I am plotting a line in GE using my gps data. I'm having problems with
altitude. The documentation says you can do absolute(realative to sea
level), glamptoground or relative to ground. But how can I achieve the
height above the elipsoid?
Thanks
Do you mean how do you add an altitude? Altitude is the third number
in a coordinate, longitude,latitude,altitude:
110, 45, 1000
For more information: http://code.google.com/apis/kml/documentation/kml_tags_beta1.html#coordinates
ManoM
I think he means sea level is not the same as the ellipsoid. See
http://en.wikipedia.org/wiki/Geoid
Jonathan
ManoM
jpwade
www.czmartin.com/jpw
> > Jonathan- Hide quoted text -
>
> - Show quoted text -
http://www.czmartin.com/home/i24/utm/directory.html
On Sep 7, 3:23 am, jpwade_bsu wrote:
> more info @http://www.czmartin.com/home/i24/utm/earth_msl.htm
>
> jpwadewww.czmartin.com/jpw
> > - Show quoted text -- Hide quoted text -
so my qn is, if i supply the altitude in m's above sea level,
what type of accuracy can I expect in GE ?
from my experiments the altitude is not represented realistically in
GE.
thanks
Saf
> The geoid (and therefore sea level) [the value in Google Earth] is
> offset from the ideal WGS84 reference ellipsoid [the value from your GPS] by as much as 200
> meters or so in some places.
(I've added comments in [] to clarify)
Does that help?
It's also a relative misnomer that alitudes from GPS devices are
accurate, in practice the altitude isn't very accurate most of the
time. (if you get a lot of satalites visible it can be quite good
though)
No, that list does not exist.
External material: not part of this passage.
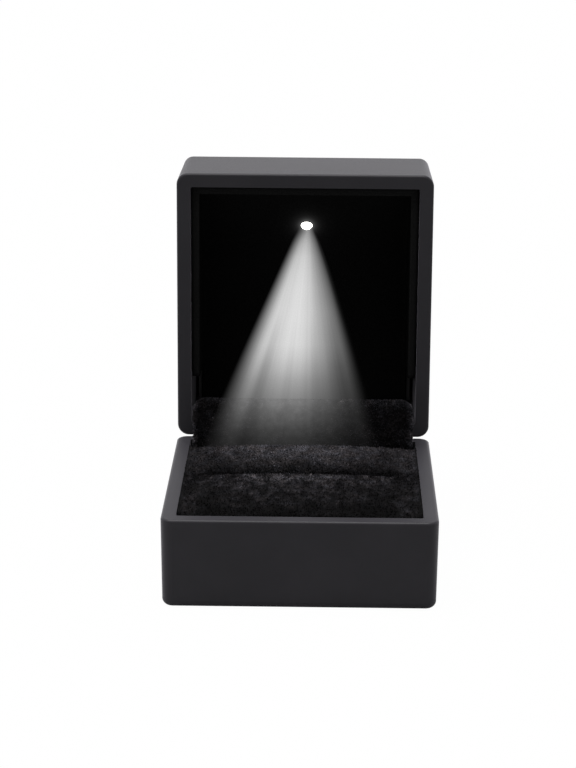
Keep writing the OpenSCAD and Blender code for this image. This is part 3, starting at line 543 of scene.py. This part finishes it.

Its not that we took Earth, looked at
the ideal geo and said "let's offset it here, here, and here."
ManoM
Have a look at the proj4 libary - that can porbably do it, although
I've never tried.
(the other point being that frequently altitudes arent that accurate,
so a real tranformation is can be a waste of time)
ManoM -
So are you saying that the lat/long coordinates in GE earth are
represented by a sphere - x, y, z axis from the center all equal - not
a reference ellipsoid?
But that the altitude is referenced from the EGM96 geoid seems to be
used with respect to the WGS84 reference ellipsoid?
That doesn't make sense - to have lat/long (x,y on the surface)
coordinates derived from a sphere but lat/long (x,y on the surface)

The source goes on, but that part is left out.